Both Laura and Lucy have stories in my next anthology, just in case you were wondering how I know them. Except I knew them before they anthology. In fact, Laura has a story in Masques, the other anthology I’ve edited. Two anthologies, two stories. Just to keep everything in multiples of two, I’m going to run her story here over two nights.

The next anthology is going to be wonderful. Not enough food, of course (though Laura’s story has pies), and it will be ten months before any of you get to read it. In the meantime, though, you can meet Laura and get to know about her passion for barbecue.

It sat on the plate: a sesame roll containing a mound of steaming, glistening shreds of meat, garishly colored by the reddish sauce. The smell spread out in ferocious, vinegary-sweet, smoky waves. Suddenly, I yearned.

I picked the sandwich up awkwardly and bit as meat and sauce spilled over my hands and onto the plate. I closed my eyes and chewed and swallowed. Oh. Oh, this was what they’d meant all along. This was barbecue. Tender, welcoming meat that met the teeth easily and gave up subtle riches of smoke and care and the taste of time itself. The sauce, bright and combative, making the meat an adult’s meal, something to analyze, something to quest after and understand. Like good wine or fine, fine chocolate.

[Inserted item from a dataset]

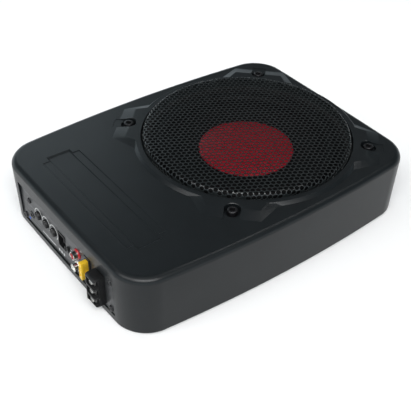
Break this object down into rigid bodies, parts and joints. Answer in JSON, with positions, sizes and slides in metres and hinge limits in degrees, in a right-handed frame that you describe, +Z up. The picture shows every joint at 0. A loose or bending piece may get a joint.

Barbecue is the essence of America. It is highly regional: I had grown up never tasting it until I moved a mere few hours south to Washington, DC — and, in fact, it varies widely from region to region even where it is common. It is highly competitive: google “barbecue competition” to gain an insight into the bizarre and emotional world of trying to win at food. It is deeply esoteric and detailed: a minute to learn, a lifetime to master, impossible to fully comprehend in all its forms. We Americans love all these things.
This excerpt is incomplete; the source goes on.